The financial markets are continually in a state of flux. Trends, cycles, patterns, upswings and downswings are par for the course. Unfortunately, 2022 is a challenging year for the financial markets. The bullish momentum of the last couple of years has faded. Inflationary pressures, supply chain bottlenecks, rising interest rates, and many geopolitical challenges have roiled the financial markets. Wall Street bulls have retreated; now, the bears are having a field day.
We all knew the bull run was unsustainable. Led by the US markets' unprecedented run of form since President Obama, markets reached all-time highs under President Trump. Stock-market gains were unsustainable, yet millions of traders and investors continued to plough their hard-earned funds into stocks, commodities, and indices. Backed by accommodative monetary policy at the Fed and other reserve banks, everything was peachy.

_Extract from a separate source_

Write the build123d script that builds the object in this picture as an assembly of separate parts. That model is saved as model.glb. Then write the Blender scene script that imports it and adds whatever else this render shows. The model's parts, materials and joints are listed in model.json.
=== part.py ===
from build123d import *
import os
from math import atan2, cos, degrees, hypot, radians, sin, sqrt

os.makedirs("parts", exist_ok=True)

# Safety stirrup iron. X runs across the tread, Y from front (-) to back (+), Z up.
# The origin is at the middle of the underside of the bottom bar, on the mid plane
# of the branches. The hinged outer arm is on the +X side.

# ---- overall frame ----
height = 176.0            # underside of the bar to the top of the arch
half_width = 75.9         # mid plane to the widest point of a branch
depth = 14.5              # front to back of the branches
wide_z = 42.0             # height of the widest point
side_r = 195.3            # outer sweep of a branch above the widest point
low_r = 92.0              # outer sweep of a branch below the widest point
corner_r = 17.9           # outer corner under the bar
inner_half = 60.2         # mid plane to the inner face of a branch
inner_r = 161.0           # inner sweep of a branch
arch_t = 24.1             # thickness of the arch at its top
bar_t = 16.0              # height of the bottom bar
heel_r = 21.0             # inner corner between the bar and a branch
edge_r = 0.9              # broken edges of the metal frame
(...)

Under President Biden, the US financial markets have suffered major setbacks. Multi-trillion dollar stimulus packages have resulted in runaway inflation. With the Russia/Ukraine conflagration and surging energy prices, markets are in a state of panic. A multi-year recovery is on the cards. As expected, the global economy catches a cold when the US markets sneeze. Australian financial markets are markedly off their best levels for the year, with strong downward momentum driving markets. Sellers dominate; buyers are few and far between.
The US dollar index (DXY), a reliable indicator of global trading sentiment, is currently hovering near its 52-week high of 108.56 (as of July 12, 2022). This measure of the USD pits the dollar against a basket of weighted currencies, notably the EUR, GBP, JPY, SEK, CAD, and CHF. This index is particularly important for global trading activity, notably currency trading. When the dollar strengthens, the index rises. When the dollar weakens, the index falls. Currently, the USD is enjoying a purple patch. This means other countries are selling their currencies and buying the USD as a haven in uncertain times.

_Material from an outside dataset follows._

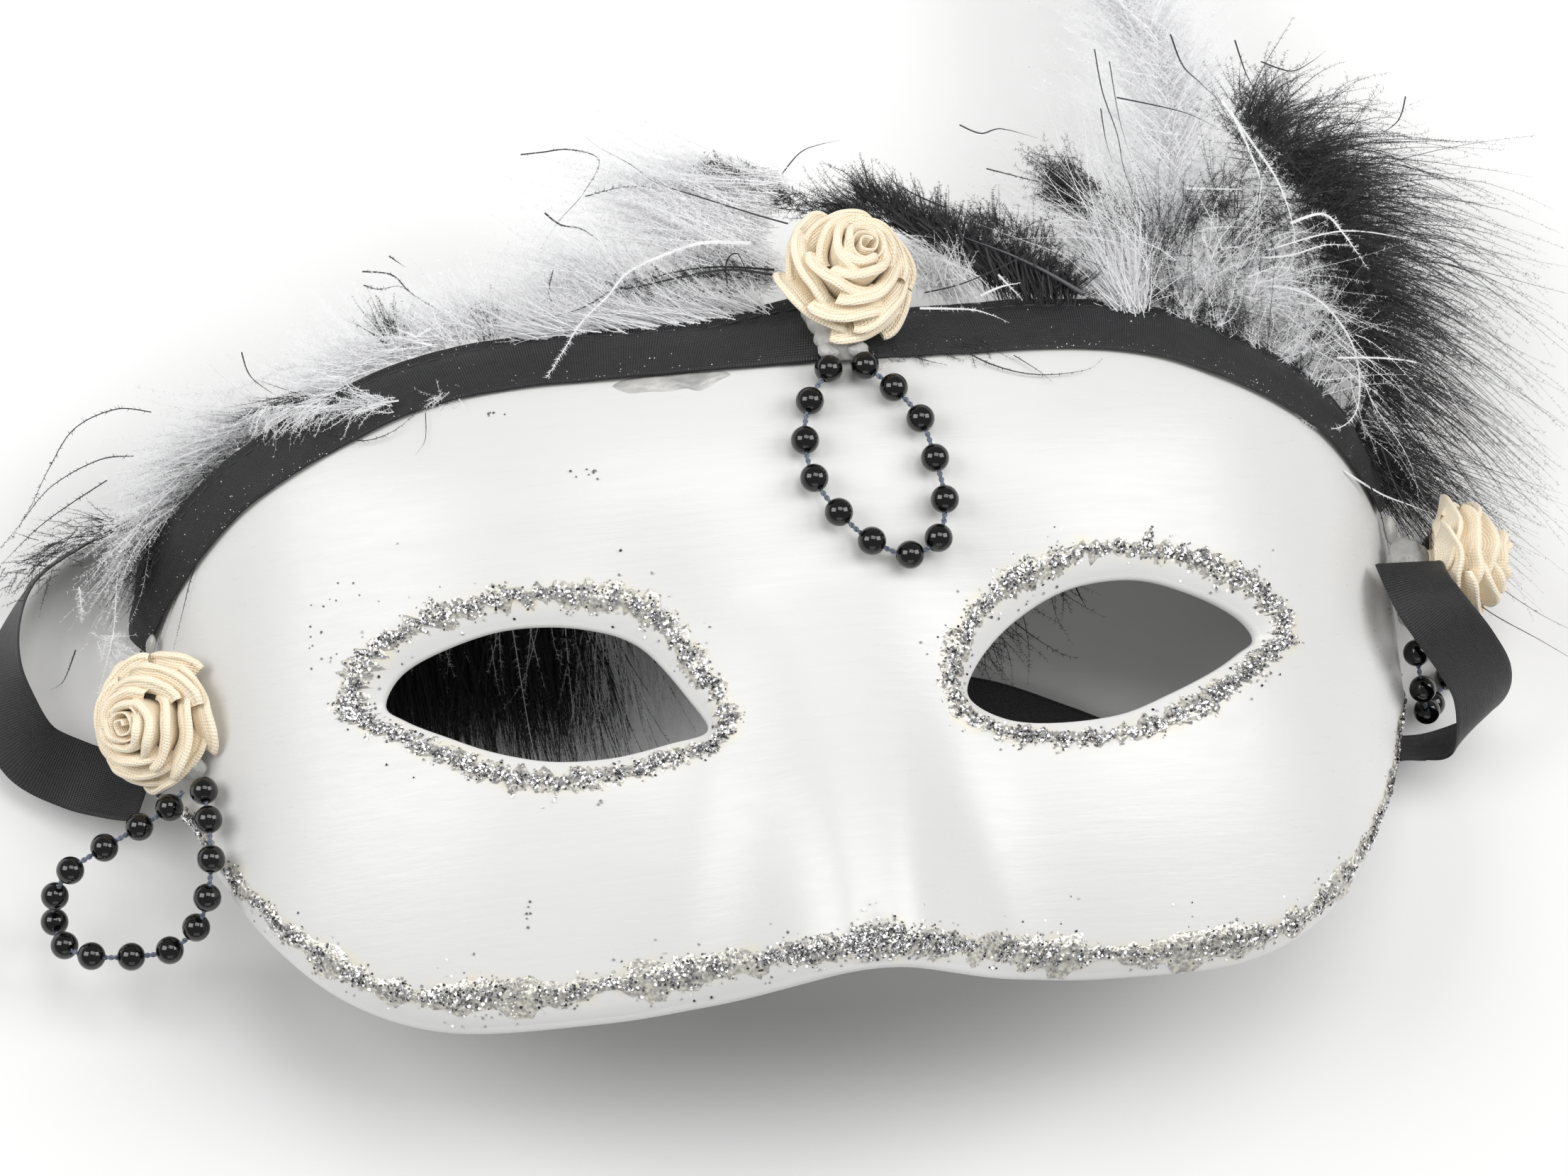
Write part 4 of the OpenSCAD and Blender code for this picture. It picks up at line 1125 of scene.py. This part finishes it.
# Left of the middle rose
feathers("white_down_center_low", white_down, "white_feather", [
    spray([(-36, 50, 40.5), (-20, 50.5, 41.6), (-2, 50.5, 42.4)],
        [(-1, 0.8, -0.2), (-0.8, 1, -0.3), (-0.8, 1, -0.3)], [11, 15, 17], (-0.15, 0.05, -0.1), 900, fuzz=1.3,
        per=34, spread=0.25),
    spray([(-36, 50, 41.2), (-20, 50.4, 42.4), (-2, 50.6, 43.2)],
        [(-1, 0.45, 0.05), (-1, 0.5, 0.05), (-1, 0.55, 0.05)], [8, 10, 10], (-0.1, -0.1, 0), 420, 0.16, 0.6, 22,
        0.14, 0.5, 0.08),
    hair([(-4, 61, 43.5), (-11, 61.5, 43.5), (-17, 60, 43.5), (-22, 58, 43.2),
        (-25, 55, 42.6)] + over([(-29, 50), (-32, 46), (-35, 42)], 2.4).tolist(), 0.4, 1.4, 420),
], ["feathers_white_center"])
feathers("white_down_center_high", pale_down, "white_feather", [
    spray([(-1, 56, 40), (-3, 62, 38), (0, 68, 36), (2, 72, 36)],
        [(-1, 0.5, -0.1), (-1, 0.45, -0.1), (-1, 0.25, -0.1), (-1, 0.1, -0.05)], [24, 27, 27, 24],
        (-0.05, 0.08, -0.12), 1300, fuzz=1.5, per=44, spread=0.16, scatter=1.2),
    spray([(-20, 56, 39), (-28, 58, 37)], [(-0.6, 0.9, -0.2), (-1, 0.5, -0.2)], [16, 14], (-0.2, 0, -0.1), 320,
        fuzz=1.4, per=40, spread=0.35, scatter=1.5),
])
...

Momentum trading favours the greenback, as evidenced by a glut of call options on USD-denominated currency pairs. For the year-to-date, the USD/AUD currency pair has gained ground from 1.3759 on January 3, 2022, to its current trading level of 1.4784 on July 12, 2022. Similar Forex trading trends are evident with the USD/GBP, USD/EUR, and USD/JPY currency pairs – hence the bullish market indicator with the DXY. Trusted forex trading strategies focus on the current state of the market - such as momentum trading strategies.
While stocks are persona non-grata at this time, opportunities abound. Indeed, the Oracle of Omaha (Warren Buffet) once famously quipped, 'Be fearful when others are greedy, and greedy when others are fearful.' A sanguine allusion to buying the dip and profiting from value propositions as an investor. Stocks prices have deflated of late, and value investing is in the offing. While stocks present as risky, forex trading is enjoying tremendous volatility. The best forex trading strategies factor multiple macroeconomic variables into the equation. It's as much about going with the flow as anticipating the effects of tightening monetary policy measures and a run on commodities.
Since commodities like crude oil, gold, silver, copper, iron ore, and the like are dollar-denominated, a stronger dollar impacts demand and pricing. Astute currency traders understand the broader implications of macroeconomic variables, notably economic indicators like CPI, Inflation Rates, Interest Rates, Housing Starts, GDP, Manufacturing PMI, etc. For every major indicator, there are expected results, actual results, and deviations. The degree to which markets factor these changes into pricing mechanisms determines the volatility to expect after the fact. Forex trading tends to focus tremendous liquidity on the major pairs, but minors and exotic pairs have plenty of wiggle room to move in any given session.